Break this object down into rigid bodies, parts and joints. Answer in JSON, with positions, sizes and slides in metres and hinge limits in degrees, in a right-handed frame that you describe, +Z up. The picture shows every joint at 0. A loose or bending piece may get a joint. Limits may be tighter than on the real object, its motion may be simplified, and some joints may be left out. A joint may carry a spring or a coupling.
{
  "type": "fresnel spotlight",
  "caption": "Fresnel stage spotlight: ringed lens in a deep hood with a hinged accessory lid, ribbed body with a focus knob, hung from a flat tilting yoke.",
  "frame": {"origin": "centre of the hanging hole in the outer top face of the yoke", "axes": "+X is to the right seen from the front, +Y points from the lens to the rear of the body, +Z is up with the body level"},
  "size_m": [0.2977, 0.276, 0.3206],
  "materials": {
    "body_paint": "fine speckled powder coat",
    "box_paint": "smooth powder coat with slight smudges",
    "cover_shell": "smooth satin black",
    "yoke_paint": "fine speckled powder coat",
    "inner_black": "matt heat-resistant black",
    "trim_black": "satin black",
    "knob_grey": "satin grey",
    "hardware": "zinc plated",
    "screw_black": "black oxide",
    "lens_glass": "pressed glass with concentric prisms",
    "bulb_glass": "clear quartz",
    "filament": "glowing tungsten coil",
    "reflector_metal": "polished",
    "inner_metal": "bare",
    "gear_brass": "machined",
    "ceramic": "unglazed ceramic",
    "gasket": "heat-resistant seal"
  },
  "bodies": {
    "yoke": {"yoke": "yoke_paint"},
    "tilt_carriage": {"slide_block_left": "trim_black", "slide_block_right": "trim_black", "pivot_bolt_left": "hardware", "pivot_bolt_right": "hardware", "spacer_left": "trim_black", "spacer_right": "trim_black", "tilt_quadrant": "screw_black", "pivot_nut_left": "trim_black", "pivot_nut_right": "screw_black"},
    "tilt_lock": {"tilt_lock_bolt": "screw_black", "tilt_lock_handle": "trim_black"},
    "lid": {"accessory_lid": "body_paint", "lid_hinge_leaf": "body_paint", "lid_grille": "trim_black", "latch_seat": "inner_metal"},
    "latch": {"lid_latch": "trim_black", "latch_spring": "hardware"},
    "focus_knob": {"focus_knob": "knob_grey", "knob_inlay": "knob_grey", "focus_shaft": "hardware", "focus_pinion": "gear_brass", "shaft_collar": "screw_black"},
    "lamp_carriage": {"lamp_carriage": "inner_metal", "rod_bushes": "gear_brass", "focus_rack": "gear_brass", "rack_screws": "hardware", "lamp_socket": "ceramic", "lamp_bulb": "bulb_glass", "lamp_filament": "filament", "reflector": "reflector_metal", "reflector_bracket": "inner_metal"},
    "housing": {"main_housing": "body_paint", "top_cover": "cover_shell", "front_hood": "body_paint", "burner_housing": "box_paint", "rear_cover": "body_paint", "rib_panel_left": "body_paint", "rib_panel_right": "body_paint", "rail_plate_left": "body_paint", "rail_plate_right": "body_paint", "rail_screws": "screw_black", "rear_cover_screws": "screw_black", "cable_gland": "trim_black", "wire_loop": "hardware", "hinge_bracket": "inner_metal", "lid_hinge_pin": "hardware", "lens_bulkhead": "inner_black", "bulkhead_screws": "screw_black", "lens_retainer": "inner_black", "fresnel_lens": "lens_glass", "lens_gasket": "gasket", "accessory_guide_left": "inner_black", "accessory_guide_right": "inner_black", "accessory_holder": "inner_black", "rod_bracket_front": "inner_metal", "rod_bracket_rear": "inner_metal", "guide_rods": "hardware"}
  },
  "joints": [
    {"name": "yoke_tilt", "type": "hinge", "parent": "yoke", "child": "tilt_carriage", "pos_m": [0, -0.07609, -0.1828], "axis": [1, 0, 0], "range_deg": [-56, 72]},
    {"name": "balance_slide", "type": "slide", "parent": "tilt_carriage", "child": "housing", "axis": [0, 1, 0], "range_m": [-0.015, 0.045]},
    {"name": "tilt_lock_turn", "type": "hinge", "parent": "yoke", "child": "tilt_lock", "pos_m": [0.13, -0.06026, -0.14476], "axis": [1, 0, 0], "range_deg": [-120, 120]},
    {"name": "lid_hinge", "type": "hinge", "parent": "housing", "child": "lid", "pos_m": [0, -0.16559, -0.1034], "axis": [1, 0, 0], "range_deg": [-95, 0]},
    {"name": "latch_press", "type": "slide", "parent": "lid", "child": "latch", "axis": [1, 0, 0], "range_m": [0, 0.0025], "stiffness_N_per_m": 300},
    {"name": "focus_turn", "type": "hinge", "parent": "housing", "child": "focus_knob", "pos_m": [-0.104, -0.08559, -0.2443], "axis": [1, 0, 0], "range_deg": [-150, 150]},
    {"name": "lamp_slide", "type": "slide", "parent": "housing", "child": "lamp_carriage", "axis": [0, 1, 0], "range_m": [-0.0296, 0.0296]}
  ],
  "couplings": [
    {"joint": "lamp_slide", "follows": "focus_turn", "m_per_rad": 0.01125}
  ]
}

+++

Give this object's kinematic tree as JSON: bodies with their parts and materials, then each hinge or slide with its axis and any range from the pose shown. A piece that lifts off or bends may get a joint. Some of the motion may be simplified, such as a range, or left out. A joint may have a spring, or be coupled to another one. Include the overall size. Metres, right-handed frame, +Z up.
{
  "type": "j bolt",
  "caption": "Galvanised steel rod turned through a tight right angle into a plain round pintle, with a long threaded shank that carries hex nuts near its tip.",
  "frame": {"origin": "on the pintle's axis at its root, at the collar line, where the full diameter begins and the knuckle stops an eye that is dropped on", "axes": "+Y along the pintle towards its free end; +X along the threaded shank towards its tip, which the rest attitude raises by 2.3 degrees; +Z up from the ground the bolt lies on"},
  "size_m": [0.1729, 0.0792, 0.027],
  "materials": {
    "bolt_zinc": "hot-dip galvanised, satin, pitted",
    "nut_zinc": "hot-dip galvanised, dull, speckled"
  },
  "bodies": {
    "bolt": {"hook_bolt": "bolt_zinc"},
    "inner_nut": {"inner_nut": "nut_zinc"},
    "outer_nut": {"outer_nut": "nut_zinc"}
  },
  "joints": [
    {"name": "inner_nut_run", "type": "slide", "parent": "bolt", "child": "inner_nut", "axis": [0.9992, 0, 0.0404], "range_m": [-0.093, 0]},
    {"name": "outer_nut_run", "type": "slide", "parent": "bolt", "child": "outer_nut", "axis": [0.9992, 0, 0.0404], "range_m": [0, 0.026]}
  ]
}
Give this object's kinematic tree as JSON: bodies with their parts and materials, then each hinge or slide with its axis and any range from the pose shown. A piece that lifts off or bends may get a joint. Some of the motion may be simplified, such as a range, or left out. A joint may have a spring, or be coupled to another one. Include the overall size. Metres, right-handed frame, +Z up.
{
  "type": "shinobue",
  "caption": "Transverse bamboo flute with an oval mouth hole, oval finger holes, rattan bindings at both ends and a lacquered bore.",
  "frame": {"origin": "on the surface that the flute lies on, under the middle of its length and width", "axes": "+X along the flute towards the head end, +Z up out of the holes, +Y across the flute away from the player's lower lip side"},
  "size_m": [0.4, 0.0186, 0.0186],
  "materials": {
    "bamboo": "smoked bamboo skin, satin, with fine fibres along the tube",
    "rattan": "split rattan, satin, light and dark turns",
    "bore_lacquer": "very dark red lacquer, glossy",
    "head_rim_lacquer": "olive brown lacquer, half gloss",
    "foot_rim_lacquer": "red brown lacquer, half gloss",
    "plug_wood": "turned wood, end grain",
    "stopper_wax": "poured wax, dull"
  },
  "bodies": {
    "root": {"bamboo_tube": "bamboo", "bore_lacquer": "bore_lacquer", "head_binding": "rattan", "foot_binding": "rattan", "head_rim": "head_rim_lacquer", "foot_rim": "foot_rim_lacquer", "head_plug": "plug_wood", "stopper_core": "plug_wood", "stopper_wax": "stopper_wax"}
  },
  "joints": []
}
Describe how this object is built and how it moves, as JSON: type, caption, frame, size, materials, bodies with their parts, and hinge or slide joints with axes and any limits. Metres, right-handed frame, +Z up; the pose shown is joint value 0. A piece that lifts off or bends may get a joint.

+++

Task directions – Show, from the listing above, each line that contains the word "into".

Full response –
Break this object down into rigid bodies, parts and joints. Answer in JSON, with positions, sizes and slides in metres and hinge limits in degrees, in a right-handed frame that you describe, +Z up. The picture shows every joint at 0. A loose or bending piece may get a joint. Limits may be tighter than on the real object, its motion may be simplified, and some joints may be left out. A joint may carry a spring or a coupling.
  "caption": "Galvanised steel rod turned through a tight right angle into a plain round pintle, with a long threaded shank that carries hex nuts near its tip.",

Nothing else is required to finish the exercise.